Augmented reality (AR) takes natural user input (NUI), such as
gestures, voice, and eye gaze, and produces digital visual overlays on top
of reality seen by a user. Today, multiple shipping AR applications
exist, most notably titles for the Microsoft Kinect and smartphone
applications such as Layar, Wikitude, and Junaio. Despite this
activity, little attention has been paid to operating system support
for AR applications. Instead, each AR application today does its own
sensing and rendering, with the help of user-level libraries like
OpenCV or the Microsoft Kinect SDK.

In this paper, we explore how operating systems should evolve to
support AR applications. Because AR applications work with
fundamentally new inputs and outputs, an OS that supports AR
applications needs to re-think the input and display abstractions
exposed to applications. Unlike mouse and keyboard, which form
explicit, separate channels for user input, NUI requires continuous
sensing of the real-world environment, which often has sensitive data
mixed with user input.
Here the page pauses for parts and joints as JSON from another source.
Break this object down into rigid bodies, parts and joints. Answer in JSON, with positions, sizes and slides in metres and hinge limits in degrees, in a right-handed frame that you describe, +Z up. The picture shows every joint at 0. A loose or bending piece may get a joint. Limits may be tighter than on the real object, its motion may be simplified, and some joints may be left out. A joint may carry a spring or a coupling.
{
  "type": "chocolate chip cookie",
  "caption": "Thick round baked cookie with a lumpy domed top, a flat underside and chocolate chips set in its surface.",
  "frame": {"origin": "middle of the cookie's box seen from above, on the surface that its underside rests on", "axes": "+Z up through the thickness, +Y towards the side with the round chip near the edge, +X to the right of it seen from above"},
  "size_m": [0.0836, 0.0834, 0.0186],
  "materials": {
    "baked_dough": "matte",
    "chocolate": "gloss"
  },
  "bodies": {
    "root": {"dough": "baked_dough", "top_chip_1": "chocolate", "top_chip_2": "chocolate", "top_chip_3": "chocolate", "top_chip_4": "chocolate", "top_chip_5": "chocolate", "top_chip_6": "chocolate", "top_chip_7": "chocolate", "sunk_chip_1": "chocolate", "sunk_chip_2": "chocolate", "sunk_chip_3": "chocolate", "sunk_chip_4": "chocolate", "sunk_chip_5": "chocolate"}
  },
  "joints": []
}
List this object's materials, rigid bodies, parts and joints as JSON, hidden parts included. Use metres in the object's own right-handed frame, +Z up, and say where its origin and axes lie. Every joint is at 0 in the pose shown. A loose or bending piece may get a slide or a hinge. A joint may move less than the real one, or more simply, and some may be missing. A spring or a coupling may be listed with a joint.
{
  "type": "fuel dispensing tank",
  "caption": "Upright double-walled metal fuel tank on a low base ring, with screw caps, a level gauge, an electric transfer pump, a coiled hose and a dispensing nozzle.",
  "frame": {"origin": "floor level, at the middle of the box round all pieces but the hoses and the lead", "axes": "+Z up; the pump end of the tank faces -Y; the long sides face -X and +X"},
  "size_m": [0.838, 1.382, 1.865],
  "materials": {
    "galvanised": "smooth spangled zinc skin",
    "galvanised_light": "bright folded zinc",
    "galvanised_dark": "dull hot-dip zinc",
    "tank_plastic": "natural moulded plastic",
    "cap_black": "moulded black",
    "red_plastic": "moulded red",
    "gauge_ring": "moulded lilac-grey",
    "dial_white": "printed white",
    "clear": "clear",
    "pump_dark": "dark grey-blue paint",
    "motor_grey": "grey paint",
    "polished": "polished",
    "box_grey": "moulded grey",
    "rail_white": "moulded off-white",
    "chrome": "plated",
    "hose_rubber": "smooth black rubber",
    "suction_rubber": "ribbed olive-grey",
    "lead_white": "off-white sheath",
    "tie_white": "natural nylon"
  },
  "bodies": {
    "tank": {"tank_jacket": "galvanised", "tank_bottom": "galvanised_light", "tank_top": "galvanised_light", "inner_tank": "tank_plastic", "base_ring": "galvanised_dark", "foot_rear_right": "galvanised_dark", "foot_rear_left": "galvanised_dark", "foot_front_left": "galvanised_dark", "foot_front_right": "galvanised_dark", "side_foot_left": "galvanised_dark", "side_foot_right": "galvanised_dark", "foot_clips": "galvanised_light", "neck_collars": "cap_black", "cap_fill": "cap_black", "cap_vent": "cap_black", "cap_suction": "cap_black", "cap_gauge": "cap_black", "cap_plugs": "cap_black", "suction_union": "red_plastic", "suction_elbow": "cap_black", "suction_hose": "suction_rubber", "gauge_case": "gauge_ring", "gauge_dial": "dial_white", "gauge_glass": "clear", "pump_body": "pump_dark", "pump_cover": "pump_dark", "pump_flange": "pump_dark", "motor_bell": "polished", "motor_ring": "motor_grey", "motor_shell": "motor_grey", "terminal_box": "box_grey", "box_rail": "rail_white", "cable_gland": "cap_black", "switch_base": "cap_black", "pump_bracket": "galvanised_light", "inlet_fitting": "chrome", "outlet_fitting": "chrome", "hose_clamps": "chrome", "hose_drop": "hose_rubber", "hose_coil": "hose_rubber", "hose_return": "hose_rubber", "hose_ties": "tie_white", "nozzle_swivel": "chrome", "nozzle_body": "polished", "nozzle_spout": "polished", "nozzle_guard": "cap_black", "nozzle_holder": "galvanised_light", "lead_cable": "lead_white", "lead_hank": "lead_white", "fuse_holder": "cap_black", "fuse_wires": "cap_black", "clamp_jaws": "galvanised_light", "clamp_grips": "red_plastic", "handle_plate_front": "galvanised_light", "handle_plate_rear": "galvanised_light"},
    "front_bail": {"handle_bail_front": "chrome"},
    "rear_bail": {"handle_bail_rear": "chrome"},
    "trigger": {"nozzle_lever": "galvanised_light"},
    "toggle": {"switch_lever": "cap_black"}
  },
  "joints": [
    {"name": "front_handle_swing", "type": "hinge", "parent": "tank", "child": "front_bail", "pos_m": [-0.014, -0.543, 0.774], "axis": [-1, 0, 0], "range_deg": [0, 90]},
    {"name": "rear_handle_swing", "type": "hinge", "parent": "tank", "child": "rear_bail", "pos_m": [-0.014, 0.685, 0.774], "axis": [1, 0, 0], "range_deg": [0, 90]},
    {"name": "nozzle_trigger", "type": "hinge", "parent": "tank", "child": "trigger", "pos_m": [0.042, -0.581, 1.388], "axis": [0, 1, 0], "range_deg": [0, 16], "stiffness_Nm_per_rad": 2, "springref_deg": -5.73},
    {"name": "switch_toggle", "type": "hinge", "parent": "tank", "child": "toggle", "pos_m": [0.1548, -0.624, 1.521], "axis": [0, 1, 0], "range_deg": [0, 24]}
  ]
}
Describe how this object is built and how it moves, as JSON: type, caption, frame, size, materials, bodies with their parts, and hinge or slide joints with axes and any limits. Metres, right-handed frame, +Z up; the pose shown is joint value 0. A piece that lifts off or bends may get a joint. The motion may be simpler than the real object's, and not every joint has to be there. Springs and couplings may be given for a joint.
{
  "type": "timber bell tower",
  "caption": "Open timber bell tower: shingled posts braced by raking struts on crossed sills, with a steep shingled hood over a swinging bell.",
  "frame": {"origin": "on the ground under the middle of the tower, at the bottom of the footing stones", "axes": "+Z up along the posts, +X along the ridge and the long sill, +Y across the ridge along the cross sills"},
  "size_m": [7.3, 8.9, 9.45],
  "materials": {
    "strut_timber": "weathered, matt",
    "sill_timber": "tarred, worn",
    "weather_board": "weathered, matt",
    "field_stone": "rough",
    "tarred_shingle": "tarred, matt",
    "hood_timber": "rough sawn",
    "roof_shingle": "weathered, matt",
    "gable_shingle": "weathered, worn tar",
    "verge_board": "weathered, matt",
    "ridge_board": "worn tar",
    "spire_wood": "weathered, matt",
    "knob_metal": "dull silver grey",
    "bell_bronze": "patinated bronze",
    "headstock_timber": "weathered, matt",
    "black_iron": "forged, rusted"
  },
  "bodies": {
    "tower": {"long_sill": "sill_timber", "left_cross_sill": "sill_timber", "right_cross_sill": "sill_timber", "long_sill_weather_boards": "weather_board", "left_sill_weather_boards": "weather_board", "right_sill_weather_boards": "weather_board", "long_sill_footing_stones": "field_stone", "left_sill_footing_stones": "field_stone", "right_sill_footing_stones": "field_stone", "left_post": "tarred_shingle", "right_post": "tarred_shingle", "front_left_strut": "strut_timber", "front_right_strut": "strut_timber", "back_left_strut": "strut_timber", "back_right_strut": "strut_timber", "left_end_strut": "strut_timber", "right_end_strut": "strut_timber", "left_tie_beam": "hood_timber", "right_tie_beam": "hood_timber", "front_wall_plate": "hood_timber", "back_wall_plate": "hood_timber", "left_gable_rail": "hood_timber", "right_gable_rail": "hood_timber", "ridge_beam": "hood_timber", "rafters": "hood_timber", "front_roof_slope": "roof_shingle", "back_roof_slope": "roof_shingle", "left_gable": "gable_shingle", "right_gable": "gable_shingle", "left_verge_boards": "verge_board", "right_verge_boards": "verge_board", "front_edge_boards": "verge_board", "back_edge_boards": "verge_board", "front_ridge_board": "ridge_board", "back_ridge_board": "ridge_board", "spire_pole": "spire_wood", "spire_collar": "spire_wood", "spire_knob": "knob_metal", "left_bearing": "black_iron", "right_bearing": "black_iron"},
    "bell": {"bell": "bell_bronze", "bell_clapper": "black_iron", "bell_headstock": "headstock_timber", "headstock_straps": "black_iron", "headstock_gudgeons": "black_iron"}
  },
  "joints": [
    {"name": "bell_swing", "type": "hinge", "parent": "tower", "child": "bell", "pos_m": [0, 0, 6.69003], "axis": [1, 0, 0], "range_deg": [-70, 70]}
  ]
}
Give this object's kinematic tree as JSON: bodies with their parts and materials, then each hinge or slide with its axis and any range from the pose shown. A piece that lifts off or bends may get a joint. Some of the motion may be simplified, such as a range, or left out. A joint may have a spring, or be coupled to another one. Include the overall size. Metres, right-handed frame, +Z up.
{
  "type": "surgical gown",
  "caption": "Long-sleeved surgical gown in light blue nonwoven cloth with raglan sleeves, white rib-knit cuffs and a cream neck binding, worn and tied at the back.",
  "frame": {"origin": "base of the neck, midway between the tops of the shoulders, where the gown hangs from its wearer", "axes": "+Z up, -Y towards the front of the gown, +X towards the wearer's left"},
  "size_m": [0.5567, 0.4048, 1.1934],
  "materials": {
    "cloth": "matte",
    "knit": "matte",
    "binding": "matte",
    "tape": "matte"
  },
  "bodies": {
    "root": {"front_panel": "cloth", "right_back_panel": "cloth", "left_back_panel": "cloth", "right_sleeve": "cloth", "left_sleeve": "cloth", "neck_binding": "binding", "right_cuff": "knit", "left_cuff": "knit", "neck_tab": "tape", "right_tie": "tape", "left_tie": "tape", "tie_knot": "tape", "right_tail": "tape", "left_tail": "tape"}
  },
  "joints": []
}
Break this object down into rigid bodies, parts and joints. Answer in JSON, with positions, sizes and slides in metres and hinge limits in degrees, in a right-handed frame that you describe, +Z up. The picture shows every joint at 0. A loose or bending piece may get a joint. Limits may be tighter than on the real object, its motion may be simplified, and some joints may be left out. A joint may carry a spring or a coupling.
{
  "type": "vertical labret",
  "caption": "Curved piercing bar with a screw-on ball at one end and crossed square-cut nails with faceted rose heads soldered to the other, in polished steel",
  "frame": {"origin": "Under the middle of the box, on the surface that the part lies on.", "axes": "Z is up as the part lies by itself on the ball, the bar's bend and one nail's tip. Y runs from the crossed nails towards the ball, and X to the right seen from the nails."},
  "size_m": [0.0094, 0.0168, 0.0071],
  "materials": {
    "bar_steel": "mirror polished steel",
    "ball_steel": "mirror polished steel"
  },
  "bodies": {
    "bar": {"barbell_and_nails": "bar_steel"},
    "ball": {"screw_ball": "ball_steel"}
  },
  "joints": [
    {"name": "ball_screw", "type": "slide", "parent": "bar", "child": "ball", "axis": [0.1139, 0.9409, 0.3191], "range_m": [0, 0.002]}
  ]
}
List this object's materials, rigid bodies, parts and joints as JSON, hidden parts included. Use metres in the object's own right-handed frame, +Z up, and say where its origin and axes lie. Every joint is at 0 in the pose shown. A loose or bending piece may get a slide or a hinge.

Hence, the OS input abstractions must ensure
that user privacy is not violated, and the OS must provide a
fine-grained permission system for access to recognized objects like a
user’s face and skeleton. In addition, because visual outputs of AR
applications mix real-world and virtual objects, the synthetic window
abstraction in traditional GUIs is no longer viable, and OSes must
rethink the display abstractions and their management. We discuss
research directions for solving these and other issues and building an
OS that let multiple applications share one (augmented) reality.